MHB Basic definite integral question

[TheFallen018]

Hey, I've got this problem I've been doing, but I'm not sure if my approach is right. My textbook has pretty much less than a paragraph on this sort of stuff.

View attachment 8444

My thinking was that since an integral is a sum, in order to get the range from 0 to 8, we should just be able to add or subtract the definite integrals as required. eg. $\int_{0}^{5}f(\Theta )d\Theta + \int_{5}^{8}f(\Theta)d\Theta = \int_{0}^{8}f(\Theta)d\Theta = 3+8=11$

So, following this line of thinking, I found $\int_{0}^{8}h(x)dx$ to be $2*11-5=17$. Then, by dividing by 8, we should get the average value of $h(x)$ to be ($\frac{17}{8}$).
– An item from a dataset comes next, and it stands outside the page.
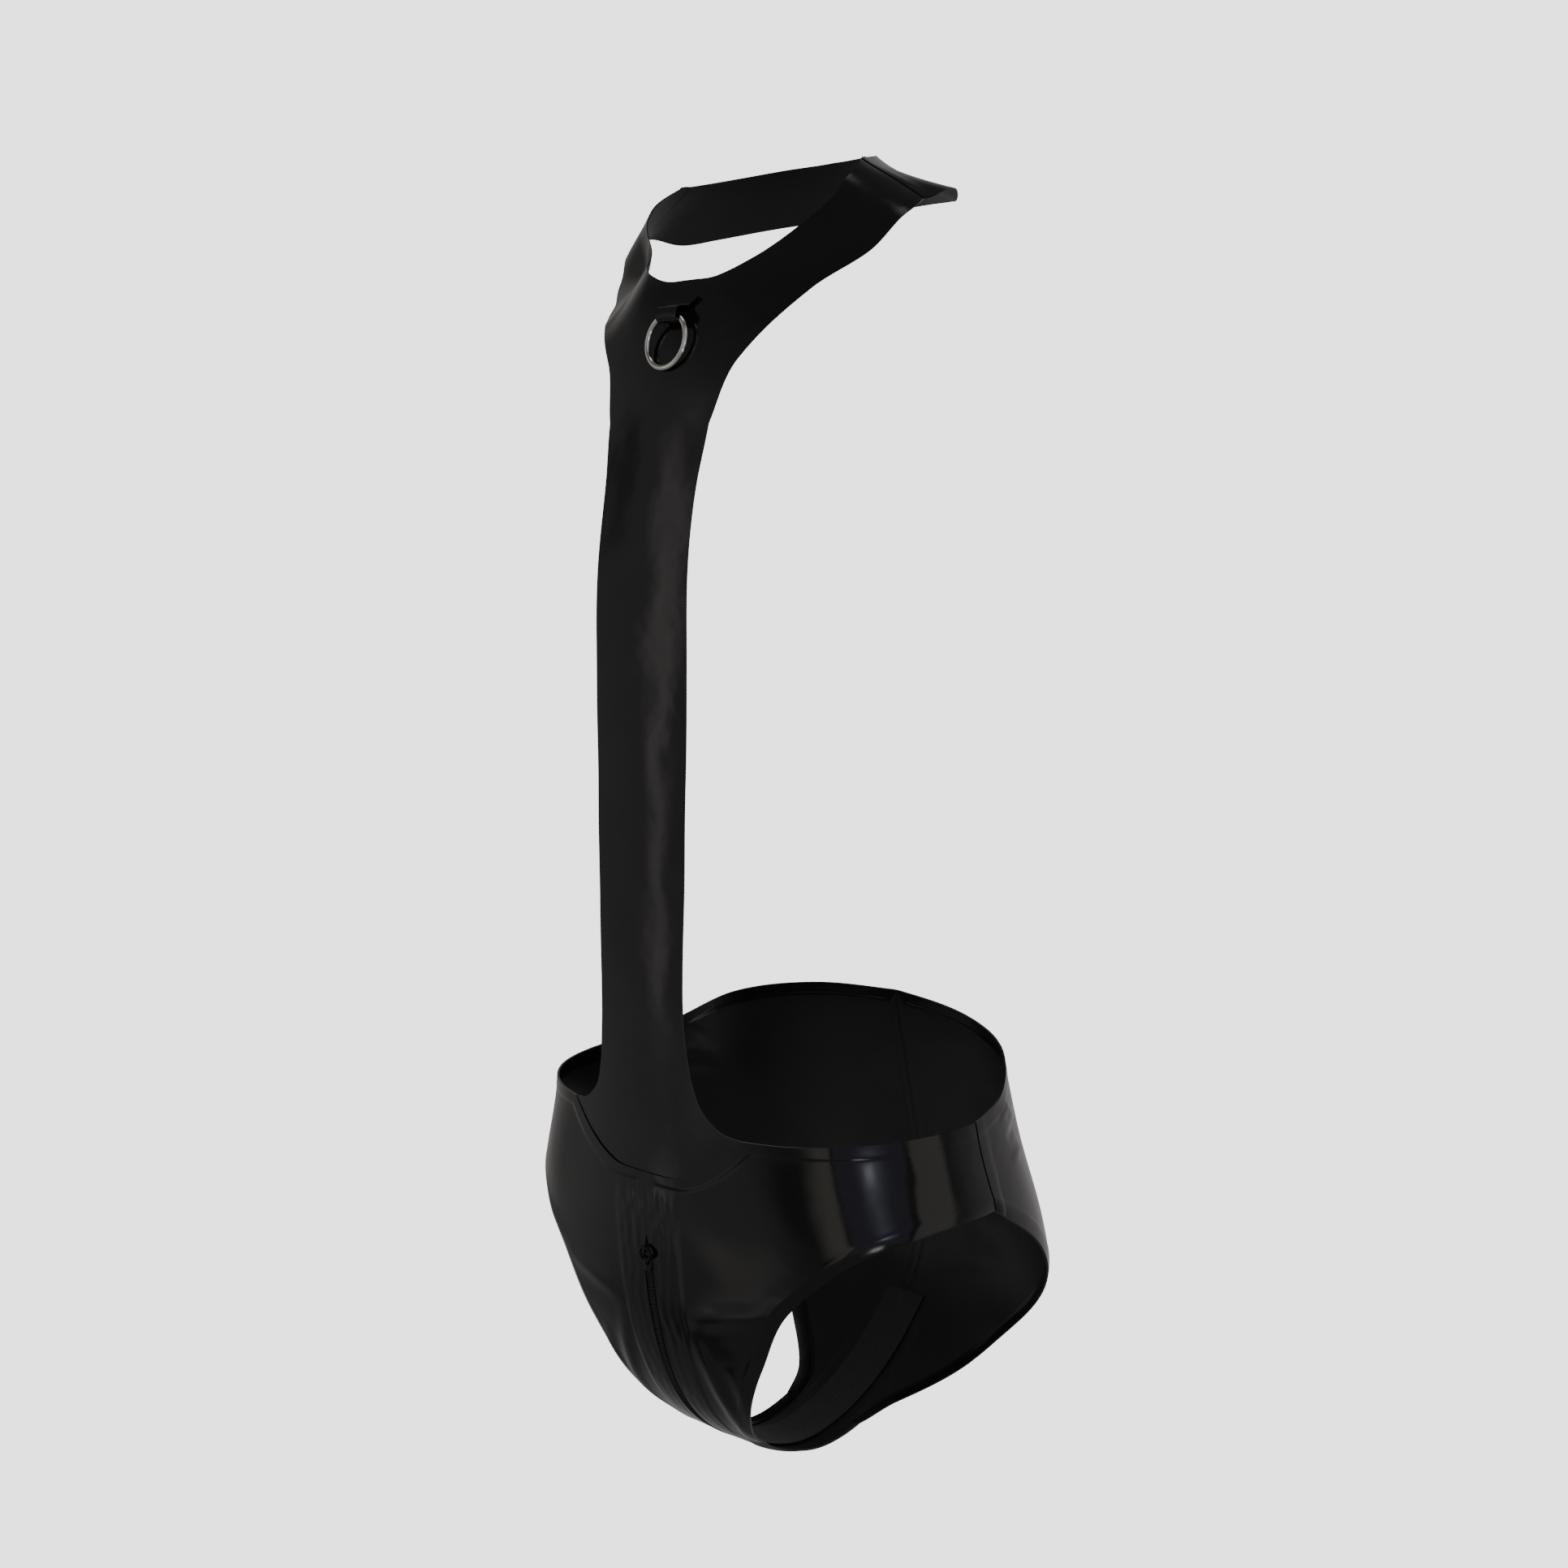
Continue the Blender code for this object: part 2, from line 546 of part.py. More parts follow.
def loop_mesh(name, centre, across_dir, along_dir, half_across, half_along, wire, material, steps, sides):
    """A bent round wire closed on itself in an oval."""
    turn = np.linspace(0.0, 2 * math.pi, steps, endpoint=False)[:, None]
    around = np.linspace(0.0, 2 * math.pi, sides, endpoint=False)[None, :]
    path = half_across * np.sin(turn) * across_dir + half_along * np.cos(turn) * along_dir
    ahead = half_across * np.cos(turn) * across_dir - half_along * np.sin(turn) * along_dir
    ahead = ahead / np.linalg.norm(ahead, axis=-1, keepdims=True)
    flat = np.cross(across_dir, along_dir)
    side = np.cross(ahead, flat)
    points = path[:, None, :] + wire * (np.cos(around)[..., None] * side[:, None, :]
                                        + np.sin(around)[..., None] * flat)
    index = np.arange(steps * sides).reshape(steps, sides)
    nxt, nxs = np.roll(index, -1, axis=0), np.roll(index, -1, axis=1)
    both = np.roll(nxt, -1, axis=1)
    faces = np.stack([index, nxt, both, nxs], axis=-1).reshape(-1, 4)
    points = points.reshape(-1, 3)
    if signed_volume(points, faces) < 0:
        faces = faces[:, FLIPPED]
    item = mesh_object(name, points, faces, material)
    item.location = centre
    return item


def make_pull(pivot, out, up, black):
    """The slider's small loop pull, standing up from its eye, with its parent on the hinge."""
    hinge = bpy.data.objects.new("pull_hinge", None)
    hinge.location = pivot
    bpy.context.scene.collection.objects.link(hinge)
    reach = PULL_LENGTH / 2 - PULL_WIRE
    lean = up - PULL_LEAN * out
    lean = lean / np.linalg.norm(lean)
    pull = loop_mesh("zip_pull", lean * reach, np.array([1.0, 0.0, 0.0]), lean,
                     PULL_WIDTH / 2 - PULL_WIRE, reach, PULL_WIRE, black, 28, 8)
    pull.parent = hinge


def make_ring(latex, steel):
    """The steel ring in its tab. It lies on the panel and swings about the tab's bore."""
    sag = RING_RADIUS - math.sqrt(RING_RADIUS**2 - TAB_HALF**2)
    seat = WALL + GAP
    depth = TAB_BORE + TAB_WALL
    pivot, out, up = local_frame(RING_TAPE, seat + depth)
    outer, bore = hollow_outline(np.zeros(2), depth, TAB_BORE, 24)
    climb = (outer[:, 1] / depth - TAB_SHOULDER) / (1 - TAB_SHOULDER)
    rising = climb > 0
    outer[:, 0] = np.where(rising, (outer[:, 0] + depth) * (1 - TAB_TAPER * climb) - depth, outer[:, 0])
    outer[:, 1] = np.where(rising, TAB_SHOULDER * depth + climb * TAB_REACH, outer[:, 1])
    eye("ring_tab", outer, bore, TAB_HALF, pivot, out, up, latex)
    low_tape = RING_TAPE - 2 * RING_RADIUS + sag / 2
    low_point, _, _ = local_frame(low_tape, seat + RING_WIRE)
    down = (low_point - pivot) / np.linalg.norm(low_point - pivot)
    hinge = bpy.data.objects.new("ring_hinge", None)
    hinge.location = pivot
    bpy.context.scene.collection.objects.link(hinge)
    ring = loop_mesh("ring", down * (RING_RADIUS - sag / 2), np.array([1.0, 0.0, 0.0]), down,
                     RING_RADIUS, RING_RADIUS, RING_WIRE, steel, 48, 12)
    ring.parent = hinge


def main():
    """Build the singlet."""
    clear_scene()
    latex = make_material("latex_black", (0.012, 0.012, 0.013), 0.18)
    steel = make_material("steel_polished", (0.75, 0.75, 0.76), 0.12, 1.0)
    coil_black = make_material("zip_coil_black", (0.02, 0.02, 0.02), 0.45)
    tape_black = make_material("zip_tape_black", (0.015, 0.015, 0.015), 0.85)
    slider_black = make_material("slider_black", (0.02, 0.02, 0.02), 0.30, 0.6)
    make_front_panel(latex)
    yoke, lift = yoke_grid()
    patch("back_yoke", yoke, 0.0, WALL, latex, lift)
    front, back = make_brief(latex)
    make_zip(front, back, coil_black, tape_black)
    pivot, out, up = make_slider(slider_black)
    make_pull(pivot, out, up, slider_black)
    make_ring(latex, steel)


main()
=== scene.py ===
"""Looks of the latex wrestling singlet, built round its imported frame.

The cloth lies on one smooth figure. A point on it has an angle and a tape length.
The angle is 0 at the centre front, 90 at the wearer's left and -90 at the wearer's right.
The tape runs up the centre front from the lowest point between the legs.
A negative tape runs up the centre back instead, with its angle counted from the centre back.
Each panel is a grid of such points, and its two skins stand off the figure along its normals.
"""

import json
import math

import bpy
import numpy as np
from bpy.props import FloatProperty, FloatVectorProperty, PointerProperty
from mathutils import Matrix, Vector


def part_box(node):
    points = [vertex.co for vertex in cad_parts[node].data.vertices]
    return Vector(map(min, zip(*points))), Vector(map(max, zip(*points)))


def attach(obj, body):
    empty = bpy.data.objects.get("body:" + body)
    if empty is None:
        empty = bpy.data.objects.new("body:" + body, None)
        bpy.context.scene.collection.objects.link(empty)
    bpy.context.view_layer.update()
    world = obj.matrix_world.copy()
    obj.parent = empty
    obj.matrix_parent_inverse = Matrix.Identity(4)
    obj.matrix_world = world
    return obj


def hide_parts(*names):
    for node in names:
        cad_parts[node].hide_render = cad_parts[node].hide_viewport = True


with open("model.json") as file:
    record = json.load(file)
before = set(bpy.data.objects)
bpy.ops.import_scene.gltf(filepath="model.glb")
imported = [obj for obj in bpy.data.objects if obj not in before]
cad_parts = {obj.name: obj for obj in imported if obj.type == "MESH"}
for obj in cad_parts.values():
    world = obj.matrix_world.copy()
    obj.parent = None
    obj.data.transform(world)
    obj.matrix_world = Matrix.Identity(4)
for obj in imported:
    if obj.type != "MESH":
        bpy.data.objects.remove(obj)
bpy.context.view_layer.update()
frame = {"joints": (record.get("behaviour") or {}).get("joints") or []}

bl_info = {
    "name": "Latex Wrestling Singlet",
    "version": (1, 0, 0),
    "blender": (4, 5, 0),
    "location": "3D View > Sidebar > Singlet",
    "description": "Builds the cloth, zip, ring and studio of a latex wrestling singlet",
    "category": "Object",
}

# The frame's own sizes, in metres
WALL = 0.0011
NECK_HEIGHT = 0.6550

# Level sections of the figure
SECTION_COLUMNS = ("tape", "height", "half_width", "centre_y", "front", "back", "squareness", "tilt")
SECTIONS = (
    (0.000, 0.0000, 0.1495, 0.0040, 0.0000, 0.0000, 0.00, -0.031),
    (0.030, 0.0068, 0.1495, 0.0040, 0.0300, 0.0300, 0.00, -0.034),
    (0.060, 0.0225, 0.1510, 0.0040, 0.0575, 0.0580, 0.00, -0.035),
    (0.090, 0.0462, 0.1525, 0.0040, 0.0770, 0.0830, 0.00, -0.031),
    (0.125, 0.0810, 0.1530, 0.0040, 0.0895, 0.1040, 0.02, -0.030),
    (0.175, 0.1300, 0.1435, 0.0025, 0.0950, 0.1030, 0.03, -0.021),
    (0.225, 0.1797, 0.1280, 0.0010, 0.0945, 0.0940, 0.03, -0.020),
    (0.285, 0.2395, 0.1210, -0.0010, 0.0970, 0.0850, 0.03, -0.015),
    (0.355, 0.3100, 0.1270, -0.0010, 0.0980, 0.0920, 0.03, -0.0125),
    (0.435, 0.3900, 0.1400, 0.0000, 0.0990, 0.1045, 0.03, -0.011),
    (0.505, 0.4600, 0.1560, 0.0000, 0.0985, 0.1155, 0.03, -0.009),
    (0.555, 0.5100, 0.1680, -0.0005, 0.0910, 0.1175, 0.02, 0.003),
    (0.600, 0.5545, 0.1680, -0.0035, 0.0795, 0.1140, 0.00, 0.017),
    (0.640, 0.5935, 0.1560, -0.0060, 0.0640, 0.1020, 0.00, 0.042),
    (0.670, 0.6205, 0.1235, -0.0075, 0.0480, 0.0785, 0.00, 0.066),
    (0.695, 0.6415, 0.0850, -0.0105, 0.0390, 0.0580, 0.00, 0.064),
    (0.720, 0.6600, 0.0550, -0.0150, 0.0345, 0.0465, 0.00, 0.056),
    (0.750, 0.6880, 0.0430, -0.0200, 0.0320, 0.0430, 0.00, 0.052),
)
ODD_COLUMNS = ("front", "back")
# Where the figure falls back beside the neck on the wearer's right
RECESS_DEPTH = 0.029
RECESS_TAPE = 0.657
RECESS_SPREAD = 0.028
RECESS_START = 0.032
RECESS_END = 0.085
TAPE_STEP = 0.0005
TAPE_BLUR = 0.006

# Cut edges of the left half. Columns: angle in degrees, tape in metres
LEG_EDGE_FRONT = ((10.6, -0.030), (10.4, 0.000), (10.8, 0.030), (13.2, 0.056), (17.2, 0.0780), (23.6, 0.1125),
                  (31.8, 0.1473), (49.7, 0.1765), (72.0, 0.1895), (96.4, 0.1945))
LEG_EDGE_BACK = ((10.6, -0.030), (14.0, -0.050), (24.5, -0.0790), (41.0, -0.1265), (62.5, -0.1680),
                 (83.6, -0.1945))
V_SEAM = ((0.0, 0.2045), (8.0, 0.2050), (13.0, 0.2095), (18.0, 0.2165), (22.0, 0.2235), (26.0, 0.2310))
WAIST_FRONT = ((26.0, 0.2310), (37.0, 0.2313), (60.0, 0.2335), (78.0, 0.2353), (95.0, 0.2375))
WAIST_BACK = ((0.0, -0.2740), (25.0, -0.2700), (51.0, -0.2600), (70.0, -0.2450), (85.0, -0.2375))
FILLET = ((26.0, 0.2310), (20.6, 0.2335), (16.0, 0.2430), (13.9, 0.2580))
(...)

It feels like I'm missing something though. Does this look right? Thanks

 

[Ackbach]

Yes, you would need to do this:
\begin{align*}
\langle h\rangle&=\frac18\int_0^8h(x)\,dx \\
&=\frac18\int_0^8(2f(x)-g(x))\,dx \\
&=\frac18\left[2\int_0^8f(x)\,dx-\int_0^8g(x)\,dx\right] \\
&=\frac18\left[2\left(\int_0^5f(x)\,dx+\int_5^8f(x)\,dx\right)-\left(\int_0^{10}g(x)\,dx-\int_8^{10}g(x)\,dx\right)\right].
\end{align*}
Then you can plug in what you know. Note: the $\langle h\rangle$ notation means "the average value of $h$."